Le sire de Chaley convoqua aussitôt tous les seigneurs du pays à la rencontre, et le lendemain, avant que le soleil eût moucheté d’or les monts de Lens, le champ clos était entouré de brillants seigneurs, barons et chevaliers de la Seigneurie de Granges, impatients de voir le preux sire de Chaley infliger un châtiment mérité au parjure de La Tour, unanimement détesté.



Il y avait là les seigneurs d’Anniviers, les de Morestel, les Albi, les de Montjovet, les Tavelli, les d’Ollon et d’autres encore.



Avant le combat, le sire de Chaley fit connaître aux assistants la cause du duel, jurant à la face du Ciel, qu’il n’avait d’autre but, venant ici, que de venger l’honneur de sa fille, indignement calomniée par le seigneur Guillaume de La Tour.



Il y eut, dans l’assistance, un murmure d’approbation, et de La Tour, blême et rageur, se mit en garde.



A un signal donné, les deux adversaires se précipitèrent, l’épée haute, et frappèrent, d’estoc et de taille.



Mais il était visible que de La Tour, borgne et sourd, n’avait plus l’assurance d’autrefois, que ses coups étaient hésitants et portaient mal, tandis que la contenance du sire de Chaley faisait prévoir un rapide et fatal dénouement pour son ennemi.



A un moment donnée, soit par faiblesse, soit par feinte, de La Tour roula sur le sol en lâchant son épée.



C’est ici qu’apparaît tout la magnanimité, toute la grandeur d’âme du sire de Chaley.



Au lieu de profiter de cette position  critique de son adversaire, et de l’égorger froidement, Chalex baissa son épée et dit très haut, pour de La Tour puisse l’entendre : «  Braves Seigneurs et Chevaliers ici présents, je vous prends à témoins que je ne veux pas souiller la fin de ma vie par une victoire trop facile, qui ressemblerait à un meurtre. Il ne tiendrait qu’à moi d’en finir avec celui qui, injustement me poursuit de sa haine et voudrait me frapper dans mes plus chères affections.

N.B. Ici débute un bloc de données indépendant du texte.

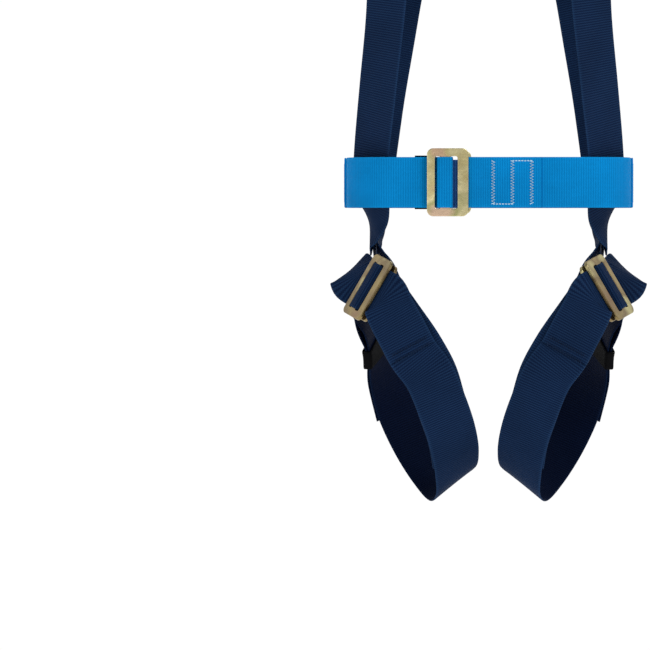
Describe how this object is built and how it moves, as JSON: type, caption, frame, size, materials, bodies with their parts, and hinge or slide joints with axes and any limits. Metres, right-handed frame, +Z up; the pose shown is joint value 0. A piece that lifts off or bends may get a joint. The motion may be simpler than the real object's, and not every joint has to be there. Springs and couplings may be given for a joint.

Mon âme chrétienne s’y refuse, autant que mon honneur de chevalier. Je considère donc comme vengé l’honneur de ma fille, à moins que son insulteur n’en juge autrement. »





De La Tour s’était relevé ; il avait entendu les paroles si élevées de son ennemi, et comme il sentait que la reprise du combat ne pourrait lui être que funeste, il préféra y renoncer. Et pour ne pas paraître moins digne que son adversaire, il s’avança vers Chaley et lui tendit la main de réconciliation.



Mais l’humiliation avait été trop grande, et peu de temps après, Guillaume de La Tour était emporté par une fièvre maligne.



Et nul ne le pleura dans toute la Seigneurie.



Au printemps de l’année suivante, on célébrait joyeusement, au Château de Chalex, le mariage du seigneur Mermet d’Ollon avec la gente demoiselle de Chalex.



Et nul hymen ne « fust onques » plus heureux.



Quant au preux sire Boson de Chalex, il s’éteignit en l’an 1298 et, sur sa demande, fut inhumé au prieuré de Géronde, dépendant de l’abbaye d’Abondance en Chablais.